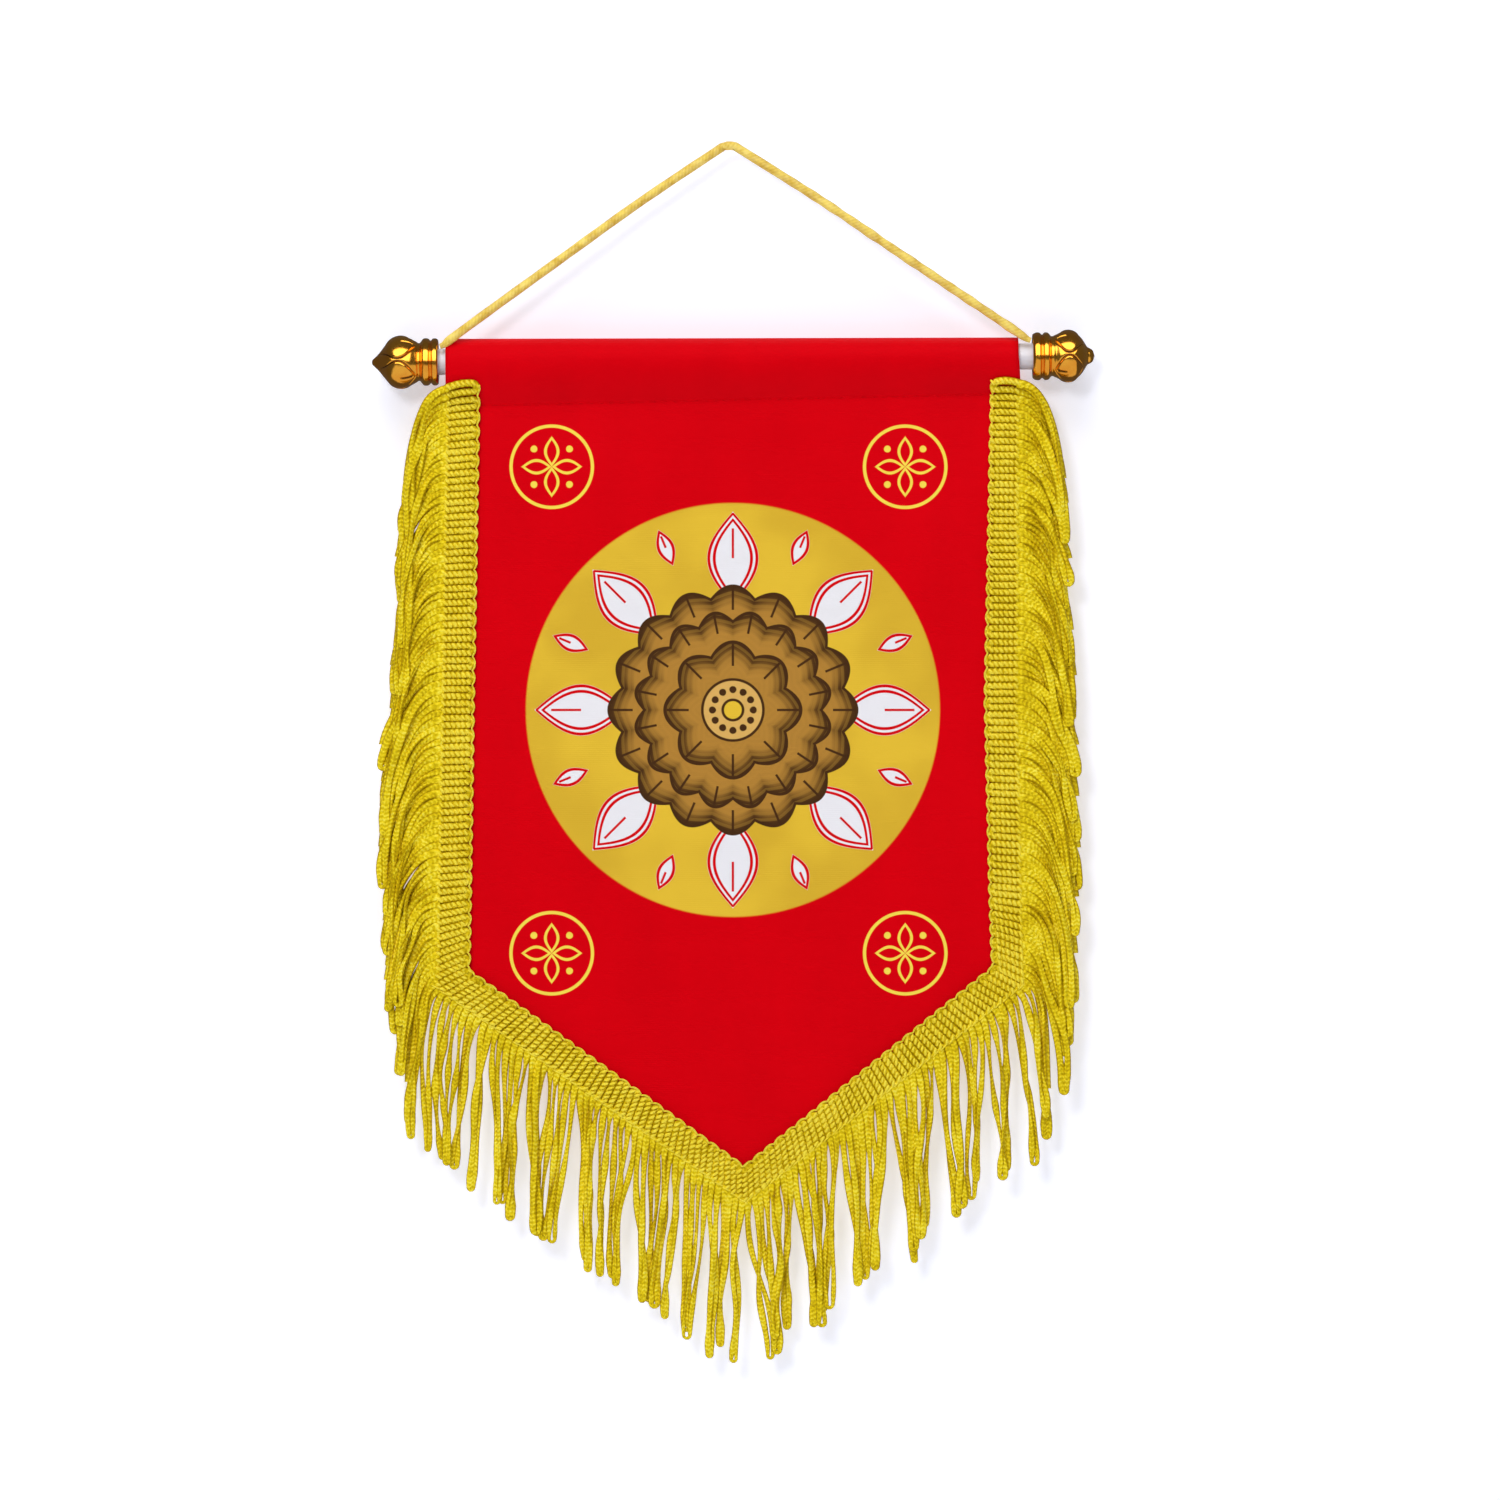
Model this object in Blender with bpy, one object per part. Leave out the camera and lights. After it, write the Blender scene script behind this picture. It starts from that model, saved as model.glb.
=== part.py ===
# A small church banner on its rod, hung by a cord. Metres, Z up, and its front faces -Y.
# The origin is under the bend of the cord, where a nail or a hook holds the banner up.
# Run with: blender --background --python part.py

import math
from collections import namedtuple

import bmesh
import bpy
from mathutils import Vector

MM = 0.001
GAP = 0.3 * MM  # between neighbouring pieces
SEWN_GAP = 0.4 * MM  # between the cloth and the heading that lies along its folds

# Rod: its axis passes through these two points and hangs a little higher on the right.
ROD_DIAMETER = 7.7 * MM
ROD_LEFT_X, ROD_LEFT_Z = -85.1 * MM, -62.4 * MM
ROD_RIGHT_X, ROD_RIGHT_Z = 87.2 * MM, -60.8 * MM
ROD_SIDES = 24

# Finials: where the mouth of each one ends, and how deep its socket takes the rod.
MOUTH_LEFT_X, MOUTH_RIGHT_X = -85.9 * MM, 89.4 * MM
SOCKET_DEPTH = 9.0 * MM
ROD_IN_SOCKET = 8.0 * MM
FINIAL_SIDES = 18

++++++

§ Task goal
Restate the whole listing exactly.

§ Answer to this task
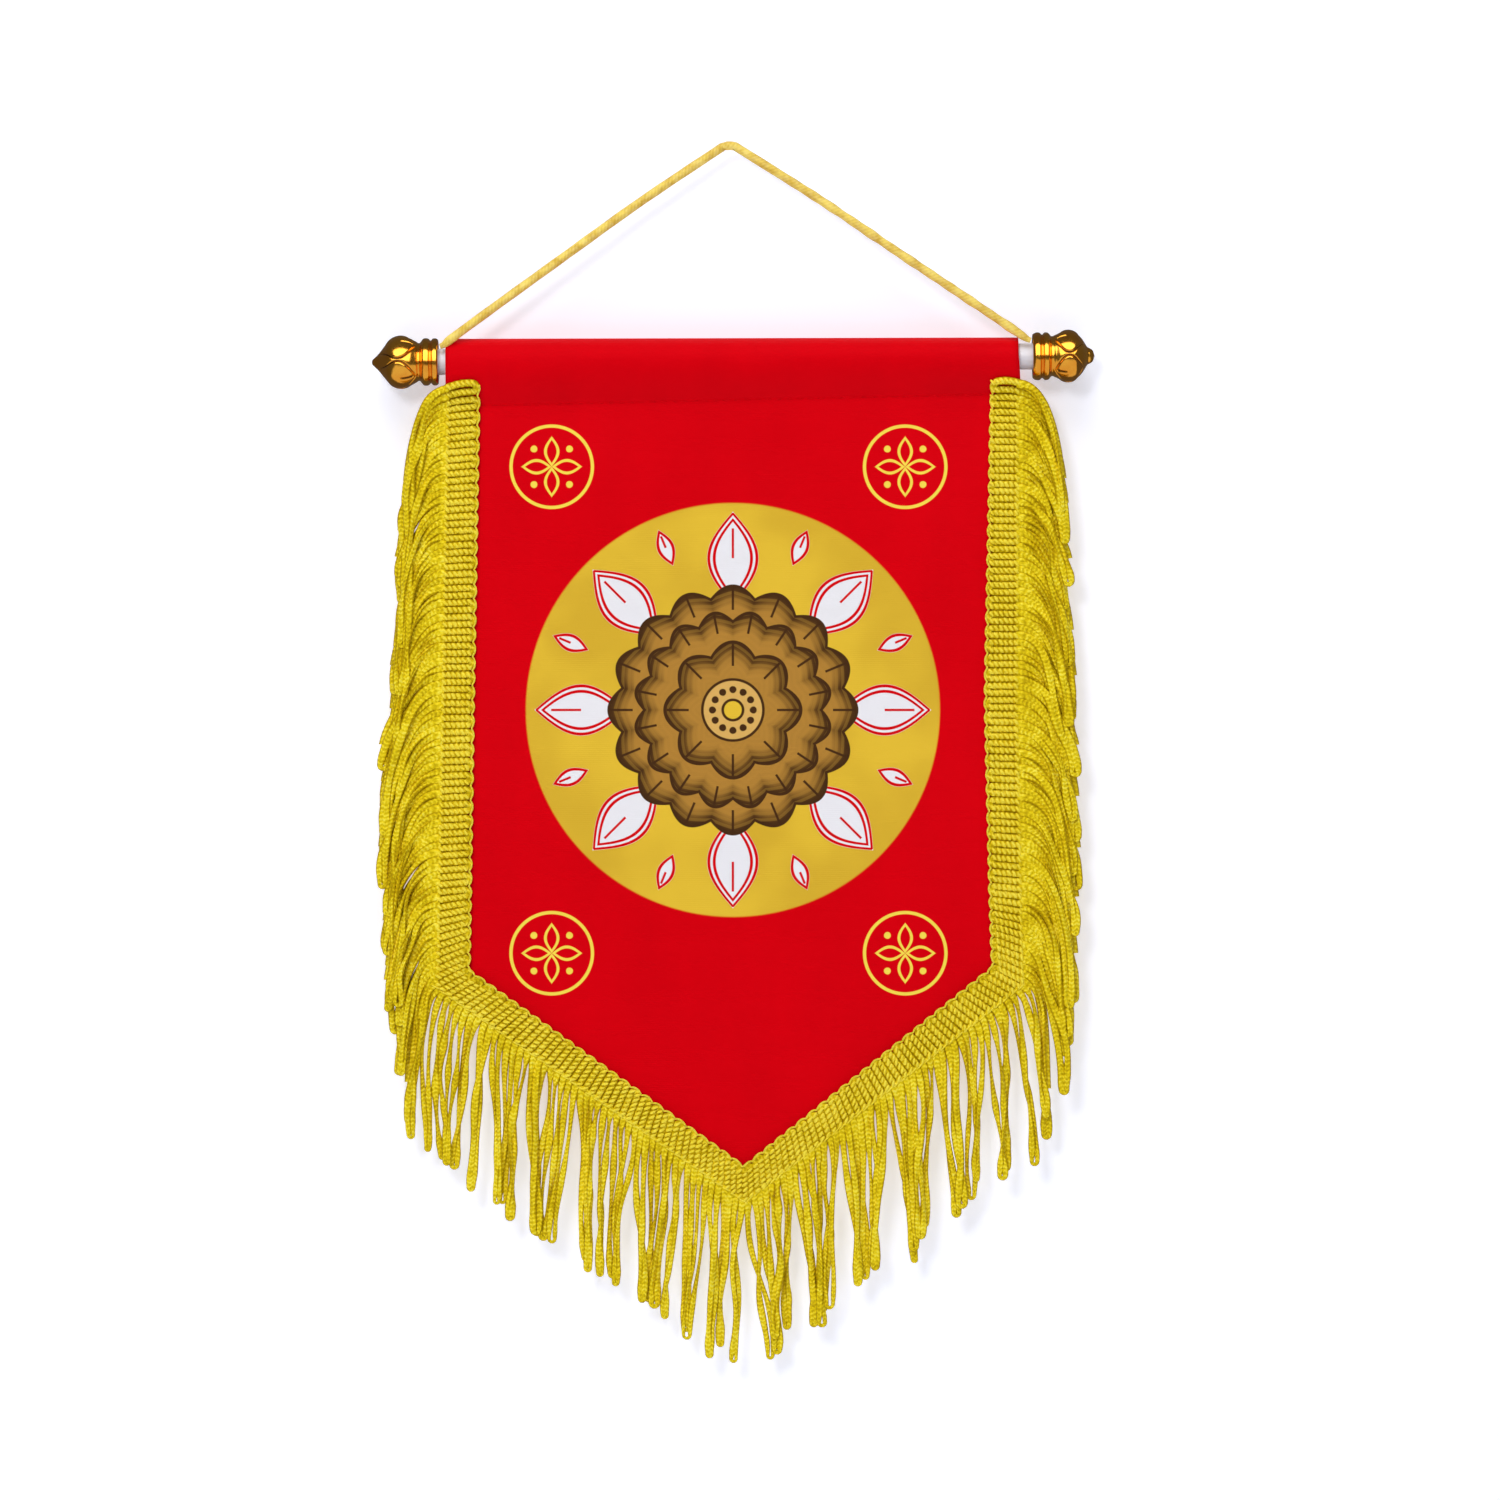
Model this object in Blender with bpy, one object per part. Leave out the camera and lights. After it, write the Blender scene script behind this picture. It starts from that model, saved as model.glb.
=== part.py ===
# A small church banner on its rod, hung by a cord. Metres, Z up, and its front faces -Y.
# The origin is under the bend of the cord, where a nail or a hook holds the banner up.
# Run with: blender --background --python part.py

import math
from collections import namedtuple

import bmesh
import bpy
from mathutils import Vector

MM = 0.001
GAP = 0.3 * MM  # between neighbouring pieces
SEWN_GAP = 0.4 * MM  # between the cloth and the heading that lies along its folds

# Rod: its axis passes through these two points and hangs a little higher on the right.
ROD_DIAMETER = 7.7 * MM
ROD_LEFT_X, ROD_LEFT_Z = -85.1 * MM, -62.4 * MM
ROD_RIGHT_X, ROD_RIGHT_Z = 87.2 * MM, -60.8 * MM
ROD_SIDES = 24

# Finials: where the mouth of each one ends, and how deep its socket takes the rod.
MOUTH_LEFT_X, MOUTH_RIGHT_X = -85.9 * MM, 89.4 * MM
SOCKET_DEPTH = 9.0 * MM
ROD_IN_SOCKET = 8.0 * MM
FINIAL_SIDES = 18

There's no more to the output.